Modeling code records:
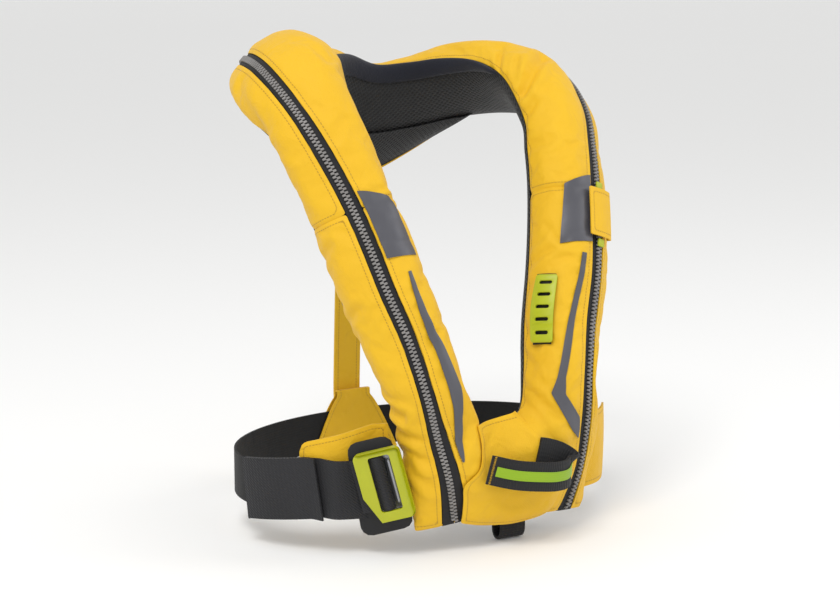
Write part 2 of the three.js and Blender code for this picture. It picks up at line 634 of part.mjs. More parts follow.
function addLadder() {
  const { from, to, near, far, slots, slot } = LADDER;
  const bow = (s) => 2.2 + 3 * Math.sin((Math.PI * (s - from)) / (to - from));
  const strip = slab(besideZip, steps(from, to, 10), steps(near, far, 3), bow, (s) => bow(s) + 2.2);
  const cutters = steps(from + 0.12, to - 0.12, slots - 1).map((s) => {
    const middle = besideZip(s, (near + far) / 2, bow(s) + 1);
    const across = besideZip(s, far, bow(s)).sub(besideZip(s, near, bow(s))).normalize();
    const out = besideZip(s, (near + far) / 2, 10).sub(besideZip(s, (near + far) / 2, 0)).normalize();
    const along = V().crossVectors(out, across).normalize();
    const place = new THREE.Matrix4().makeBasis(across, along, V().crossVectors(across, along));
    return new THREE.BoxGeometry(slot[0], slot[1], 12).applyMatrix4(place.setPosition(middle));
  });
  add("accessory_ladder", cut(strip, ...cutters), COLOURS.lime, 0.5);
  add("ladder_backing", patch(from + 0.03, to - 0.03, near + 2, far - 2, 1, 1.7, 8, 3), COLOURS.rubber);
}

addCover();
addZip();
addZipFittings();
addReflectiveTrim();
addBladder();
addInflator();
addOralTube();
addNeck();
addBack();
addBelt();
addWings();
addBuckle();
addLoops();
addLadder();

export default group;
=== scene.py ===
import json
import math

import bpy
import numpy as np
from mathutils import Euler, Matrix, Vector
from mathutils.bvhtree import BVHTree


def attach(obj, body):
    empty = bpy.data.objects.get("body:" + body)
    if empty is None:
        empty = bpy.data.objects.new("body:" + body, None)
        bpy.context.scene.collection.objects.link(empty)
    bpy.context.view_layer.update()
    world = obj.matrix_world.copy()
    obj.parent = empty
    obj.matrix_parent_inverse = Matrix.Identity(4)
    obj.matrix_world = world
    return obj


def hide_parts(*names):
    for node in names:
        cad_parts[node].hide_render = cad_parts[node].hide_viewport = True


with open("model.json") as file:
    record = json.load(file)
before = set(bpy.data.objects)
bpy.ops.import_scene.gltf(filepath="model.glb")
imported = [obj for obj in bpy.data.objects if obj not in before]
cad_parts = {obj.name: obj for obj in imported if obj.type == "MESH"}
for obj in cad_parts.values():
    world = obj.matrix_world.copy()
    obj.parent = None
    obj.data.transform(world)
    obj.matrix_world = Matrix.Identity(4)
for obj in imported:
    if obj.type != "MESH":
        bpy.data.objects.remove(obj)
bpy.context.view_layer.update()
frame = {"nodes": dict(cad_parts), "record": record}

# ---- Camera, floor and light ----
# The jacket stands open as if worn, seen from in front and from its right, a little above the belt. The floor
# is a pale sheet of paper that rises behind it, and the light is two large soft boxes with a pale room for
# the fill.

AZIMUTH, PITCH, AWAY, EYE = math.radians(31), math.radians(9.34), 1.7, 0.474
camera_data = bpy.data.cameras.new("studio_camera")
camera_data.lens = 81.73
camera_data.sensor_width = 36
camera_data.clip_end = 400
camera = bpy.data.objects.new("studio_camera", camera_data)
camera.location = (-AWAY * math.sin(AZIMUTH), -AWAY * math.cos(AZIMUTH), EYE)
camera.rotation_euler = Euler((math.pi / 2 - PITCH, 0, -AZIMUTH))
bpy.context.scene.collection.objects.link(camera)
bpy.context.scene.camera = camera
bpy.context.scene.view_settings.view_transform = "Standard"


def linear(code):
    """A colour written as sRGB hex, as the linear colour that a shader takes."""
    parts = [int(code[i : i + 2], 16) / 255 for i in (1, 3, 5)]
    return tuple(p / 12.92 if p <= 0.04045 else ((p + 0.055) / 1.055) ** 2.4 for p in parts) + (1,)


def node(tree, kind, inputs=None, **settings):
    """Adds one shader node: its settings, and its inputs as values or as the sockets that feed them."""
    new = tree.nodes.new(kind)
    for key, value in settings.items():
        setattr(new, key, value)
    for key, value in (inputs or {}).items():
        if isinstance(value, bpy.types.NodeSocket):
            tree.links.new(value, new.inputs[key])
        else:
            new.inputs[key].default_value = value
    return new


def new_material(name, **surface):
    """A material with a Principled surface whose plain values are set here."""
    material = bpy.data.materials.new(name)
    material.use_nodes = True
    shader = material.node_tree.nodes["Principled BSDF"]
    for key, value in surface.items():
        shader.inputs[key.replace("_", " ")].default_value = value
    return material, material.node_tree, shader


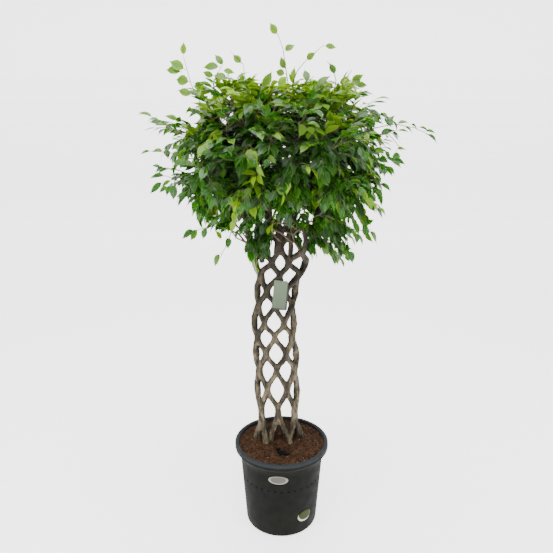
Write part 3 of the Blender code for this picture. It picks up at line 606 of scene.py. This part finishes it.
class FigHead(bpy.types.PropertyGroup):
    """Sizes and colours of the head of leaves."""

    leaf_length: FloatProperty(name="Leaf length", description="Length of a full leaf",
                               default=0.049, unit="LENGTH")
    leaf_width: FloatProperty(name="Leaf width", description="Width of a full leaf",
                              default=0.0240, unit="LENGTH")
    outer_twigs: IntProperty(name="Outer twigs", description="Leafy twigs at the outside",
                             default=640, min=1)
    inner_twigs: IntProperty(name="Inner twigs", description="Leafy twigs inside the head",
                             default=300, min=1)
    seed: IntProperty(name="Seed", description="Start of the random draws and of the noise",
                      default=7, min=1)
    # Painted light and shade: besides age, the darker colours stand for leaves shaded inside the head
    # and the lighter ones for leaves lit at its top and outside.
    old_and_shaded_colour: FloatVectorProperty(name="Old leaf", description="Darkest leaves",
                                    default=(0.0010, 0.0145, 0.0012), subtype="COLOR")
    grown_colour: FloatVectorProperty(name="Grown leaf", description="Most leaves",
                                      default=(0.0082, 0.047, 0.0028), subtype="COLOR")
    fresh_and_lit_colour: FloatVectorProperty(name="Fresh leaf", description="Leaves near the outside",
                                      default=(0.088, 0.210, 0.004), subtype="COLOR")
    young_and_lit_colour: FloatVectorProperty(name="Young leaf", description="Newest leaves",
                                      default=(0.205, 0.390, 0.004), subtype="COLOR")
    rib_colour: FloatVectorProperty(name="Rib", description="Colour of a leaf's ribs",
                                    default=(0.120, 0.230, 0.040), subtype="COLOR")


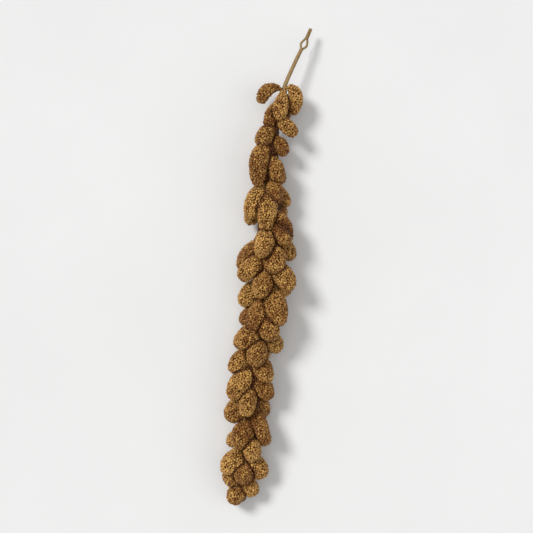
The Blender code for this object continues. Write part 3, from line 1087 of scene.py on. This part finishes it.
def add_light(name, place, width, power):
    """A soft light from one way, as even over the whole floor as a wide window's."""
    data = bpy.data.lights.new(name, "SUN")
    data.angle = math.radians(width)
    data.energy = power
    lamp = bpy.data.objects.new(name, data)
    lamp.location = place
    lamp.rotation_euler = (-Vector(place)).to_track_quat("-Z", "Y").to_euler()
    bpy.context.scene.collection.objects.link(lamp)


def add_camera(settings):
    """A camera straight above the head, with the stalk at the top of the picture."""
    data = bpy.data.cameras.new("camera")
    data.lens = LENS
    data.sensor_width = SENSOR
    low, high = (Vector(corner) for corner in CAD_BOX)
    middle = (low + high) / 2
    seen = (high.y - low.y) / settings.fill
    camera = bpy.data.objects.new("camera", data)
    camera.location = (middle.x, middle.y, high.z + seen * LENS / SENSOR)
    bpy.context.scene.collection.objects.link(camera)
    bpy.context.scene.camera = camera


def add_world():
    """Soft even light from all round, and a pale backdrop that only the camera sees."""
    world = bpy.data.worlds.new("studio")
    world.use_nodes = True
    tree = world.node_tree
    sky = tree.nodes["Background"]
    sky.inputs["Color"].default_value = SKY
    sky.inputs["Strength"].default_value = WORLD_LIGHT
    backdrop = tree.nodes.new("ShaderNodeBackground")
    backdrop.inputs["Color"].default_value = SKY
    backdrop.inputs["Strength"].default_value = BACKDROP_LIGHT
    seen = tree.nodes.new("ShaderNodeLightPath")
    mixed = tree.nodes.new("ShaderNodeMixShader")
    tree.links.new(seen.outputs["Is Camera Ray"], mixed.inputs["Fac"])
    tree.links.new(sky.outputs["Background"], mixed.inputs[1])
    tree.links.new(backdrop.outputs["Background"], mixed.inputs[2])
    tree.links.new(mixed.outputs["Shader"], tree.nodes["World Output"].inputs["Surface"])
    bpy.context.scene.world = world


class MILLET_OT_stage(bpy.types.Operator):
    """Add the pale floor, the soft lights and the camera above the head"""

    bl_idname = "millet.stage"
    bl_label = "Stage"

    def execute(self, context):
        settings = context.scene.millet_stage
        add_floor(settings)
        for light in LIGHTS:
            add_light(*light)
        add_world()
        add_camera(settings)
        context.scene.view_settings.view_transform = "Standard"
        return {"FINISHED"}


class MILLET_OT_stalk(bpy.types.Operator):
    """Add the bare straw stalk with its split and its torn cut end"""

    bl_idname = "millet.stalk"
    bl_label = "Stalk"

    def execute(self, context):
        add_stalk(context.scene.millet)
        return {"FINISHED"}


class MILLET_OT_rachis(bpy.types.Operator):
    """Add the rachis and the crowded stems inside the head"""

    bl_idname = "millet.rachis"
    bl_label = "Rachis"

    def execute(self, context):
        add_rachis(context.scene.millet)
        add_side_stems(context.scene.millet)
        return {"FINISHED"}


class MILLET_OT_husks(bpy.types.Operator):
    """Add the dark husks that the grains sit in"""

    bl_idname = "millet.husks"
    bl_label = "Husks"

    def execute(self, context):
        add_husks(context.scene.millet)
        return {"FINISHED"}


class MILLET_OT_grains(bpy.types.Operator):
    """Add every grain of the head"""

    bl_idname = "millet.grains"
    bl_label = "Grains"

    def execute(self, context):
        add_grains(context.scene.millet)
        return {"FINISHED"}


OPERATORS = (MILLET_OT_stage, MILLET_OT_stalk, MILLET_OT_rachis, MILLET_OT_husks, MILLET_OT_grains)


class MILLET_PT_panel(bpy.types.Panel):
    """The pieces of the millet head, in the order in which they are made"""

    bl_idname = "MILLET_PT_panel"
    bl_label = "Millet seed head"
    bl_space_type = "VIEW_3D"
    bl_region_type = "UI"
    bl_category = "Millet"

    def draw(self, context):
        for operator in OPERATORS:
            self.layout.operator(operator.bl_idname)
        for group in (context.scene.millet, context.scene.millet_stage):
            for name in group.__annotations__:
                self.layout.prop(group, name)


CLASSES = (MilletSettings, StageSettings, *OPERATORS, MILLET_PT_panel)


def register():
    """Makes the panel, its operators and the settings known."""
    for made in CLASSES:
        bpy.utils.register_class(made)
    bpy.types.Scene.millet = bpy.props.PointerProperty(type=MilletSettings)
    bpy.types.Scene.millet_stage = bpy.props.PointerProperty(type=StageSettings)


def unregister():
    """Takes them away again."""
    del bpy.types.Scene.millet_stage
    del bpy.types.Scene.millet
    for made in reversed(CLASSES):
        bpy.utils.unregister_class(made)


def main():
    """Makes every piece."""
    register()
    for operator in OPERATORS:
        group, name = operator.bl_idname.split(".")
        getattr(getattr(bpy.ops, group), name)()


if __name__ == "__main__":
    main()
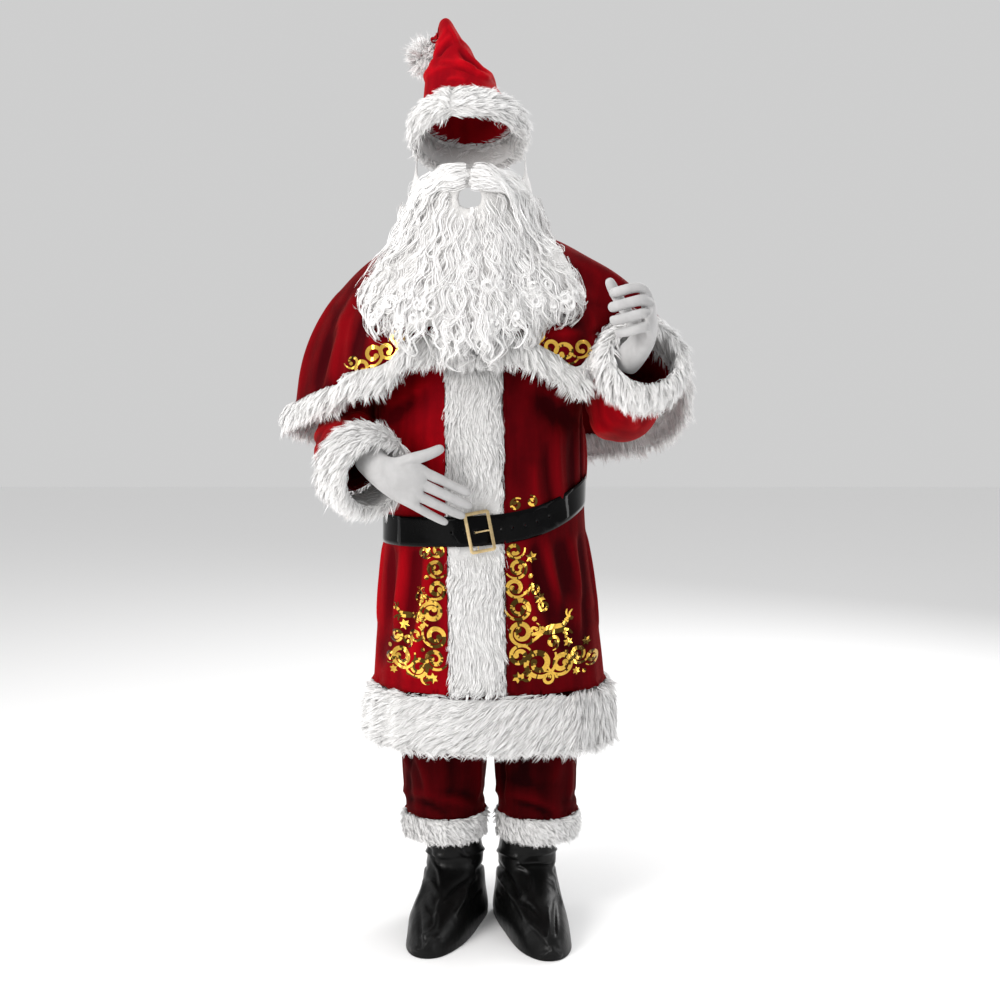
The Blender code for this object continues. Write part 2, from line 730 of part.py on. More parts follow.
# The trousers: two legs, each open above the crotch where it is sewn to the other.
LEG_CENTRE, LEG_APART = 0.0265, 0.0935
LEG_RADIUS = table("height radius", (0.10, 0.083), (0.22, 0.083), (0.33, 0.087), (0.75, 0.088))
LEG_HEIGHTS = (0.220, 0.275, 0.330, 0.400, 0.480, 0.560, 0.640, 0.700)
CROTCH_HEIGHT = 0.730
SEAT_HEIGHTS = (0.760, 0.790, 0.820, 0.880, 0.945)
BELTED_ROW = 0.820  # here the belt presses the coat on the trousers
WAIST_PIECES = (
    "coat_front_left", "coat_front_right", "coat_back_left", "coat_back_right", "back_seam",
    "coat_placket_fur",
)
SEAT_GAP = table("height gap", (0.70, 0.024), (0.76, 0.012), (0.82, 0.0052), (0.88, 0.016), (0.95, 0.034))
LEG_COLUMNS = 16
# Soft folds down each leg: turn round the leg, breadth, depth, and the height where each is deepest
LEG_FOLDS = table(
    "turn spread depth height",
    (20, 14, 0.006, 0.24),
    (75, 12, 0.005, 0.36),
    (128, 13, 0.006, 0.26),
    (196, 15, 0.005, 0.30),
    (262, 14, 0.006, 0.24),
    (318, 12, 0.005, 0.38),
)


def leg_ring(side, height):
    """Turn 0 faces the other leg and 90 the front."""
    points = []
    for k in range(LEG_COLUMNS + 1):
        turn = 360 * k / LEG_COLUMNS
        away = (turn - LEG_FOLDS["turn"] + 180) % 360 - 180
        near = np.exp(-(((height - LEG_FOLDS["height"]) / 0.10) ** 2))
        folds = LEG_FOLDS["depth"] * np.exp(-((away / LEG_FOLDS["spread"]) ** 2)) * near
        radius = read(LEG_RADIUS, "radius", height) - float(folds.sum())
        s, c = math.sin(math.radians(turn)), math.cos(math.radians(turn))
        points.append(np.array((LEG_CENTRE + side * (LEG_APART - radius * c), 0.004 - radius * s, height)))
    return points


def seat_ring(side, height):
    """Half the way round the body, from the centre front to the centre back."""
    gap = read(SEAT_GAP, "gap", height)
    points = []
    for k in range(LEG_COLUMNS + 1):
        angle = side * 180 * k / LEG_COLUMNS
        s, c = math.sin(math.radians(angle)), math.cos(math.radians(angle))
        half = read(TORSO, "half_width", height) - gap
        depth = read(TORSO, "front" if c > 0 else "back", height) - gap
        centre = read(TORSO, "centre_x", height)
        s, c = signed_power(s, FULLNESS), signed_power(c, FULLNESS)
        point = np.array((centre + half * s, -depth * c, height))
        if height == BELTED_ROW:
            way = unit(point - (centre, 0, height))
            hit = first_hit(skin_tree(*WAIST_PIECES), (centre, 0.004, height), way)
            point = hit - way * (CLOTH * 1.5 + SEAM)
        if k in (0, LEG_COLUMNS):
            point[0] = centre
        point[0] += side * SEAM * 0.6
        points.append(point)
    return points


def make_trousers():
    for side, word in ((1, "left"), (-1, "right")):
        legs = [leg_ring(side, height) for height in LEG_HEIGHTS]
        low, high = leg_ring(side, CROTCH_HEIGHT), seat_ring(side, CROTCH_HEIGHT + 0.02)
        crotch = []
        for k, (a, b) in enumerate(zip(low, high)):
            apart = ease(min(k, LEG_COLUMNS - k) / 4) * 0.35
            crotch.append(mix(a, b, apart))
        rows = legs + [crotch] + [seat_ring(side, height) for height in SEAT_HEIGHTS]
        closed = range(len(legs) + 1)
        cloth_wall(f"trouser_{word}", rows, "velvet", closed_rows=closed, flip=side < 0)
        way = np.array((0.0, 0.0, -1.0))
        centre = np.array((LEG_CENTRE + side * LEG_APART, 0.004, LEG_HEIGHTS[0]))
        sections = []
        for point in legs[0][:-1]:
            out = unit(point - centre)
            sections.append(fur_loop(point + way * SEAM, way, out, 0.050, 0.0085))
        padded_band(f"trouser_fur_{word}", sections, "white_fur", ring=True)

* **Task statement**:
Using the data above, transcribe the lines that run from the line with "addCover();" to the line with "obj.matrix_world = world", both ends kept, and output nothing else.

* **Solution to this problem**:
addCover();
addZip();
addZipFittings();
addReflectiveTrim();
addBladder();
addInflator();
addOralTube();
addNeck();
addBack();
addBelt();
addWings();
addBuckle();
addLoops();
addLadder();

export default group;
=== scene.py ===
import json
import math

import bpy
import numpy as np
from mathutils import Euler, Matrix, Vector
from mathutils.bvhtree import BVHTree


def attach(obj, body):
    empty = bpy.data.objects.get("body:" + body)
    if empty is None:
        empty = bpy.data.objects.new("body:" + body, None)
        bpy.context.scene.collection.objects.link(empty)
    bpy.context.view_layer.update()
    world = obj.matrix_world.copy()
    obj.parent = empty
    obj.matrix_parent_inverse = Matrix.Identity(4)
    obj.matrix_world = world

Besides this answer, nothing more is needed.